MIKE ASHLEY has appeared to score a victory in the battle for control at Rangers after Sports Direct executive Barry Leach was appointed finance director at the Ibrox club.
Leach, who is head of brands at Ashley’s sportswear firm and has been acting as a consultant at Rangers since October, was named as finance chief on the same day that Sandy Easdale, a Rangers director, loaned the club £500,000 to provide short term working capital.
He joins another Ashley associate, former Newcastle United managing director Derek Llambias, on the Rangers board. The appointment appears to bolster Ashley’s influence at Rangers after the Scottish Football Association blocked him increasing his stake in Rangers International Football Club to 29.9%.
Ashley, who currently owns 8.29% of the voting rights of Rangers and himself loaned the club £2m late last year, has struggled for effective control at the club. In October, Graham Wallace resigned as Rangers’ chief executive days after chief financial officer and key boardroom ally Phillip Nash quit the club. The Newcastle owner had previously called for the Wallace and Nash to leave the club.
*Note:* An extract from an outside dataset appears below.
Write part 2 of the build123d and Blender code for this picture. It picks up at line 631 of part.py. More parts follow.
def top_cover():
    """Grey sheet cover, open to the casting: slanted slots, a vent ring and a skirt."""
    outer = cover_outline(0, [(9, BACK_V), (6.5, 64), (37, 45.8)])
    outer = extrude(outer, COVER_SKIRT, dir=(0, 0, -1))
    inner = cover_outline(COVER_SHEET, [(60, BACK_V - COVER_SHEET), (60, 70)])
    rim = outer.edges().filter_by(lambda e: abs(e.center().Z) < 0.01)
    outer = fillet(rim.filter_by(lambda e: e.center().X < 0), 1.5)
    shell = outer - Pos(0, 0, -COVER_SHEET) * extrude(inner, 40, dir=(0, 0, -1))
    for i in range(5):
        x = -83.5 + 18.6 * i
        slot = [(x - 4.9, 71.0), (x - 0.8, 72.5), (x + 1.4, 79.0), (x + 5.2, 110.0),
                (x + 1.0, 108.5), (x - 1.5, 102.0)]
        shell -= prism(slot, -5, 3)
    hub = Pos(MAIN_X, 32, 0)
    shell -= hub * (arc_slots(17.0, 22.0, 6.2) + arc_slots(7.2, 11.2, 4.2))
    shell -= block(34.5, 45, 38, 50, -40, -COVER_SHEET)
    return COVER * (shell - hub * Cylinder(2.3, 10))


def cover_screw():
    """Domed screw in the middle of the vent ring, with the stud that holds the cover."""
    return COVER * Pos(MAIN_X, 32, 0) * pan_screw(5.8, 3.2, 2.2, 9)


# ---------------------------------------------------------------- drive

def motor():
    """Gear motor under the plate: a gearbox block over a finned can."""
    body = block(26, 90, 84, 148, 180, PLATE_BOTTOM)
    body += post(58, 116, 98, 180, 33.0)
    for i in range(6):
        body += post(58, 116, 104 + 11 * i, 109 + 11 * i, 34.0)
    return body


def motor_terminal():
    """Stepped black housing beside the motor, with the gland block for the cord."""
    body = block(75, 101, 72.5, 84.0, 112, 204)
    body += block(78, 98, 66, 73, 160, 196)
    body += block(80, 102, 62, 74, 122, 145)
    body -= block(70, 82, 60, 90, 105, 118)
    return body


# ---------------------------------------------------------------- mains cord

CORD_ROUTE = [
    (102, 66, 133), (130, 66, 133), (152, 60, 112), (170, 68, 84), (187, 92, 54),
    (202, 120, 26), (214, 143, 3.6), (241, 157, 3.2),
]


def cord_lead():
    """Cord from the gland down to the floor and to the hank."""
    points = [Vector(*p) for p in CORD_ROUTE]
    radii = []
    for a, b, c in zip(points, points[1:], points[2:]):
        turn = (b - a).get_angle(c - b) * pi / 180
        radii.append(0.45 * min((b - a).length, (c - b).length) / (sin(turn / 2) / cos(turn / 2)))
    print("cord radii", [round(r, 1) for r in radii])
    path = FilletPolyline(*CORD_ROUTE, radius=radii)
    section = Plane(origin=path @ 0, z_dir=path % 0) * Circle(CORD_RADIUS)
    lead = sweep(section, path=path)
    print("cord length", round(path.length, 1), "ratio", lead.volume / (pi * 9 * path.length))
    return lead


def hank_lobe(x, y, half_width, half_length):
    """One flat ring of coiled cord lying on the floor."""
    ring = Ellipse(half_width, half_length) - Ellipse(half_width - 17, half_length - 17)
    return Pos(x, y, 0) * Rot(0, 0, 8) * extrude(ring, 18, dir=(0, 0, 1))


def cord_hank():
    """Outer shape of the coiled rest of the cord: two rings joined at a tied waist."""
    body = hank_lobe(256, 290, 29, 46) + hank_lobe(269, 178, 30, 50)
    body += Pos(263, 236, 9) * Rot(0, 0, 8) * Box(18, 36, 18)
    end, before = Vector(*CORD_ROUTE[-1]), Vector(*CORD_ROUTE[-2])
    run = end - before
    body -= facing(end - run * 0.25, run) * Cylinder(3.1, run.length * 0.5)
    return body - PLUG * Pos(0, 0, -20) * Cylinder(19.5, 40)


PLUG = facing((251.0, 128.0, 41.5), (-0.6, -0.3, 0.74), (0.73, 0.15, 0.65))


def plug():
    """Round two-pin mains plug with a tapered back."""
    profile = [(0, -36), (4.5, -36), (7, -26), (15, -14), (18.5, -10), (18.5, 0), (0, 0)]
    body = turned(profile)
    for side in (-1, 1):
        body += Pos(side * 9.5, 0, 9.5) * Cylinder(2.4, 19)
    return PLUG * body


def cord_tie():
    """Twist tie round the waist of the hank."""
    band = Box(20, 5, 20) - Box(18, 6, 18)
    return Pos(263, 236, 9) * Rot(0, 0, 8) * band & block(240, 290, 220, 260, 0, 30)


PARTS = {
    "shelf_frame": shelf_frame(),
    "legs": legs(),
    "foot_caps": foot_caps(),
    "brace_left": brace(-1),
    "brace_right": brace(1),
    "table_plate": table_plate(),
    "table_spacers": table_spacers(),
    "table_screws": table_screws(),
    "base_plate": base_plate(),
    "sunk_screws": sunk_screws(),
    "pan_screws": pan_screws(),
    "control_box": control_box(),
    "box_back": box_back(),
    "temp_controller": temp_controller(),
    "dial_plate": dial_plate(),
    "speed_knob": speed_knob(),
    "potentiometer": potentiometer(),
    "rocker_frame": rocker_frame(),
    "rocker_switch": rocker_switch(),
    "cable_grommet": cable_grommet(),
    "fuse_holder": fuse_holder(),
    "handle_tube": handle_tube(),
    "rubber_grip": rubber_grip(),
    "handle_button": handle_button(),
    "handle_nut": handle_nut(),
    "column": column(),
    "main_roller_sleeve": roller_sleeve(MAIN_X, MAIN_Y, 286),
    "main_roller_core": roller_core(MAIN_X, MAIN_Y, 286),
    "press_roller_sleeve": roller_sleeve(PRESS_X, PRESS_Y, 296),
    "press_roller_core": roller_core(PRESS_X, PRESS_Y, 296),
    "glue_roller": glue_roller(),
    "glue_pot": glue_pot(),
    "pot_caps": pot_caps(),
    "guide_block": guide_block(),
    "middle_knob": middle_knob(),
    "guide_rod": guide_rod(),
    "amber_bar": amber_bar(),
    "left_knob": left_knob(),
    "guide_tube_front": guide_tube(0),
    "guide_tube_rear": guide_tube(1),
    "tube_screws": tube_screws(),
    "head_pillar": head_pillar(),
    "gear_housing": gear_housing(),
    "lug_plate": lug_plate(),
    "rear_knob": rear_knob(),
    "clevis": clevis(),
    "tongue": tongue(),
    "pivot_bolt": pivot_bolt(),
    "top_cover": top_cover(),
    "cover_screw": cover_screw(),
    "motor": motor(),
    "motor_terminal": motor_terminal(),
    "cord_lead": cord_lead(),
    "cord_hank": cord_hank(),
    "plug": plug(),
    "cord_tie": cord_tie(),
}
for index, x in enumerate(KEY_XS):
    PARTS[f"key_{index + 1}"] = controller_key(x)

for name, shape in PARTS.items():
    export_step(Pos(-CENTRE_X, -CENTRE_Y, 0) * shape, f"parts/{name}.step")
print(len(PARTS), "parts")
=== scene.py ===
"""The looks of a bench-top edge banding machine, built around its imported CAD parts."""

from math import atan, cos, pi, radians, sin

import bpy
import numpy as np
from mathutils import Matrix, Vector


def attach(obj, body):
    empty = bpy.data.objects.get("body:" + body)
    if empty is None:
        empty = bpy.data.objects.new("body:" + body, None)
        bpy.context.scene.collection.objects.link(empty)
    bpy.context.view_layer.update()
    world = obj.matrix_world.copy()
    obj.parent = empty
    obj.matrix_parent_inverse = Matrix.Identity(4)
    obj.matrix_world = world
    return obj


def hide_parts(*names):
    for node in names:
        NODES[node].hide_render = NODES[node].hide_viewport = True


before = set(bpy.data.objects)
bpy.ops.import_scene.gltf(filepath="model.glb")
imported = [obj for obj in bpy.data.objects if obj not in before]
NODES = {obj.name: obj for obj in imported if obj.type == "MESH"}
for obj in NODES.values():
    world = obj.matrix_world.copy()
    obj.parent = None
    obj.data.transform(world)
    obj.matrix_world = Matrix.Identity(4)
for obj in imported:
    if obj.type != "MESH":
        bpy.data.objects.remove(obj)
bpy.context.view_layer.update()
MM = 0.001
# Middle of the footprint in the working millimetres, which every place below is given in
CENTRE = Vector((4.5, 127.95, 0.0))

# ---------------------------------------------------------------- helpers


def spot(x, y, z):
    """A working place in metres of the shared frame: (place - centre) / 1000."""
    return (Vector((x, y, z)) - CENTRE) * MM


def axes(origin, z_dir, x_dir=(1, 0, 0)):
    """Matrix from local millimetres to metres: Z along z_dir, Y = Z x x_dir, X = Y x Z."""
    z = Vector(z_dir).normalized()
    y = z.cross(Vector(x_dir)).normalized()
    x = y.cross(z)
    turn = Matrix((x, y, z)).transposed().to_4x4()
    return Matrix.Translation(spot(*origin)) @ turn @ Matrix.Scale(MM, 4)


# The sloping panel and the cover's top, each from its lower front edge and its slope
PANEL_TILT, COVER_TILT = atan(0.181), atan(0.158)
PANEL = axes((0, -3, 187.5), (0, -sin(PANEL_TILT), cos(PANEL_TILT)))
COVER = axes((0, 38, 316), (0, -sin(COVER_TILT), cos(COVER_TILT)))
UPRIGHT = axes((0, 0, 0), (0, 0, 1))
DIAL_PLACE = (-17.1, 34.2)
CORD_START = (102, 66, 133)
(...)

Today, it emerged that Rangers board has rejected a possible £18m takeover bid by American businessman Robert Sarver. The offer put forward by Sarver, who owns a majority stake in the Phoenix Suns National Basketball Association franchise, involved buying 100 million shares at 18p per share – below the current share price of 26p.
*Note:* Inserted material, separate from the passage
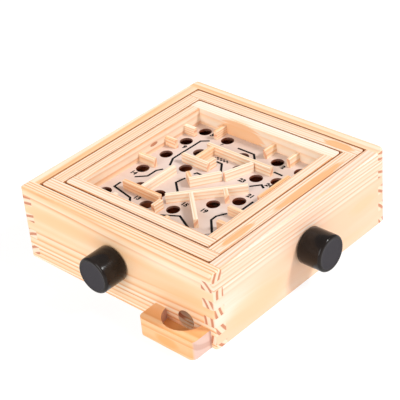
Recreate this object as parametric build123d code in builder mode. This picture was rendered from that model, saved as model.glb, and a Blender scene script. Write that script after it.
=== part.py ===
from build123d import *
from math import radians, tan
import os

# Tilt maze game: a wooden labyrinth box with two nested tilting frames.
# Millimetres. The origin is the centre of the box's underside, +X runs to the right
# along the front, -Y is the front with the ball tray, and +Z is up.

# ---- box -------------------------------------------------------------------------
box_w = 206.0
box_d = 213.0
box_h = 68.0
board_t = 11.0
finger = 8.0
half_finger = 4.0
corner_r = 2.5
worn_corner_r = 7.0
rim_r = 1.5
rim_reach = 3.0
half_w = box_w / 2
half_d = box_d / 2
in_w = half_w - board_t
in_d = half_d - board_t

# ---- frames ------------------------------------------------------------------------
frame_gap = 1.5
frame_corner_r = 2.8
gimbal_w = in_w - frame_gap
gimbal_d = in_d - frame_gap
gimbal_bar = 12.0
maze_w = gimbal_w - gimbal_bar - frame_gap
maze_d = gimbal_d - gimbal_bar - frame_gap
side_rail = 9.5
end_rail = 10.5
well_w = maze_w - side_rail
well_d = maze_d - end_rail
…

“While the directors welcome Mr Sarver’s approach, they believe that, notwithstanding the current financial difficulties, the proposal does not adequately value a controlling interest in the company and accordingly the resolution to approve the placing is unlikely to achieve the 75% majority required,” Rangers said.
Rangers entered administration in February 2012 before going into liquidation later that year. The club later resurfaced in the Scottish Third Division, now known as Scottish League Two.
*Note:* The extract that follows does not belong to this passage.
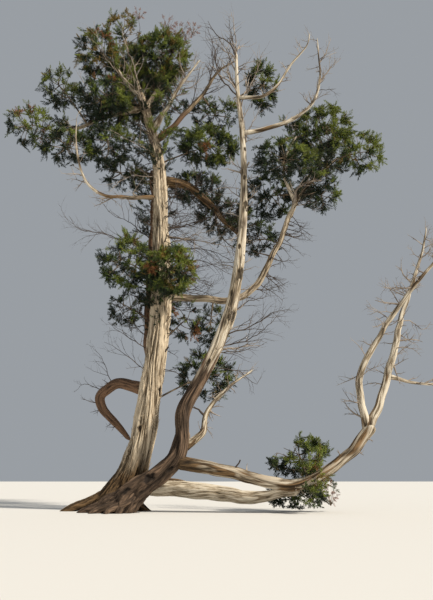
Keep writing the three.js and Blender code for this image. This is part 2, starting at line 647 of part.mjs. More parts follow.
// Grows a stem, twigs from the stem and sprays from the twigs, evenly round the mass's middle.
function growMass(mass, index) {
  const random = seededRandom(FOLIAGE_SEED + index);
  const { x, y, z } = mass.reach;
  const surface = (4 * Math.PI * (x * y + y * z + z * x)) / 3;
  const count = Math.max(FEWEST_SPRAYS, Math.round(surface / SPRAY_PATCH));
  const walls = spaceWalls(mass);
  const ends = limbRings({
    course: [mass.foot.toArray(), mass.stemTip.toArray()], butt: mass.stemRadius,
    tip: STEM_TIP_RADIUS, fullness: 1,
  });
  let solid = tubeSolid([ends[0], ends[ends.length - 1]], STEM_SIDES);
  const turn = random() * 2 * Math.PI;
  const twigs = evenDirections(Math.round(count / SPRAYS_A_TWIG), turn)
    .map((direction) => layTwig(mass, direction))
    .filter((twig) => keepsToSpace(mass, walls, twig.end)
      && keepsClear(mass, twig.foot, twig.end, TWIG_RADIUS));
  for (const twig of twigs) {
    solid = solid.add(twigSolid(twig.foot, twig.end, TWIG_RADIUS));
  }
  for (const direction of evenDirections(count, turn + random())) {
    const jitter = vector([random() - 0.5, random() - 0.5, random() - 0.5]);
    direction.addScaledVector(jitter, SPRAY_SCATTER).normalize();
    const near = twigs.toSorted((a, b) => b.direction.dot(direction) - a.direction.dot(direction));
    for (let attempt = 0; attempt < SPRAY_ATTEMPTS; attempt++) {
      const twig = near[attempt % Math.min(2, near.length)];
      const share = 1 - (SPRAY_SHORTENING * attempt) / SPRAY_ATTEMPTS;
      const target = direction.clone().multiply(mass.reach).multiplyScalar(share).add(mass.centre);
      const leaving = THREE.MathUtils.lerp(SPRAY_FOOT_FROM, SPRAY_FOOT_TO, random());
      const foot = twig.foot.clone().lerp(twig.end, leaving);
      const spray = growSpray(mass, walls, foot, target, random() * 2 * Math.PI);
      if (spray) {
        solid = solid.add(spray);
        break;
      }
    }
  }
  solid = solid.subtract(grown.get(mass.carrier).swollen);
  addNode(mass.name, largestBody(solid), mass.look);
}

limbs.forEach(growLimb);
addObstacles();
masses.forEach(growMass);

export default group;
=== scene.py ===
"""Grows the bark, bleached wood, dead twigs and needles of a weathered conifer on its frame.

Metres, +Z up, the tree seen along +Y. The origin is the middle of the flat cut under the trunk.
The tables are in millimetres and degrees, as the frame has them.
"""

import math

import bpy
import numpy as np
from bpy.props import FloatProperty, FloatVectorProperty, IntProperty, PointerProperty
from bpy.types import Operator, Panel, PropertyGroup
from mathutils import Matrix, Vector


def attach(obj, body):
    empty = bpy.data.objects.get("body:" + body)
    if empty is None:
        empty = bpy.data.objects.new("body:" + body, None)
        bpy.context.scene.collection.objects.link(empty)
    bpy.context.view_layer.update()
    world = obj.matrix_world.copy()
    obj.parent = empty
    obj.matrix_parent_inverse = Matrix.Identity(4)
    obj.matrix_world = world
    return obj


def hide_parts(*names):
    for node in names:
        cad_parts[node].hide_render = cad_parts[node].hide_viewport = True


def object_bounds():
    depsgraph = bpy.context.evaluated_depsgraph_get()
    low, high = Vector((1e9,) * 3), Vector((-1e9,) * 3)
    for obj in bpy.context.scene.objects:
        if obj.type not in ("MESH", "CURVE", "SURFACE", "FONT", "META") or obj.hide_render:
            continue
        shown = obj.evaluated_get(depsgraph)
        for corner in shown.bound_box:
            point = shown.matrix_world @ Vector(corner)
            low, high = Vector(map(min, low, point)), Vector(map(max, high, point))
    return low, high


bl_info = {
    "name": "Weathered Conifer",
    "version": (1, 0, 0),
    "blender": (4, 5, 0),
    "location": "View3D > Sidebar > Conifer",
    "description": "Grows the bark, twigs and needles of a weathered conifer on its frame",
    "category": "Add Mesh",
}

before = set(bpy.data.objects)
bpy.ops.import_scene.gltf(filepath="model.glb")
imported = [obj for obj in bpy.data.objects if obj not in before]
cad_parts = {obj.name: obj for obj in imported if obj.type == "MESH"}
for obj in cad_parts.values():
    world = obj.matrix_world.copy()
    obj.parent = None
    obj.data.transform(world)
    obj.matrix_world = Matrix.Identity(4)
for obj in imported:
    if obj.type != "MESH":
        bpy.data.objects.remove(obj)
CAD_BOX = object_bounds()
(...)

In November, three employees from Duff & Phelps and one employee from Collyer Bristow were arrested in relation to the sale of Rangers. Paul Clark, David Whitehouse and David Grier from Duff & Phelps, and Gary Withey, a solicitor who worked for Collyer Bristow, were detained during dawn raids across the UK and were later arrested.
The four men appeared in court charged with fraudulent activity following an investigation into the alleged fraudulent acquisition of Rangers FC in 2011. All four made no plea or declaration at Glasgow Sheriff Court and were granted bail ahead of a future hearing.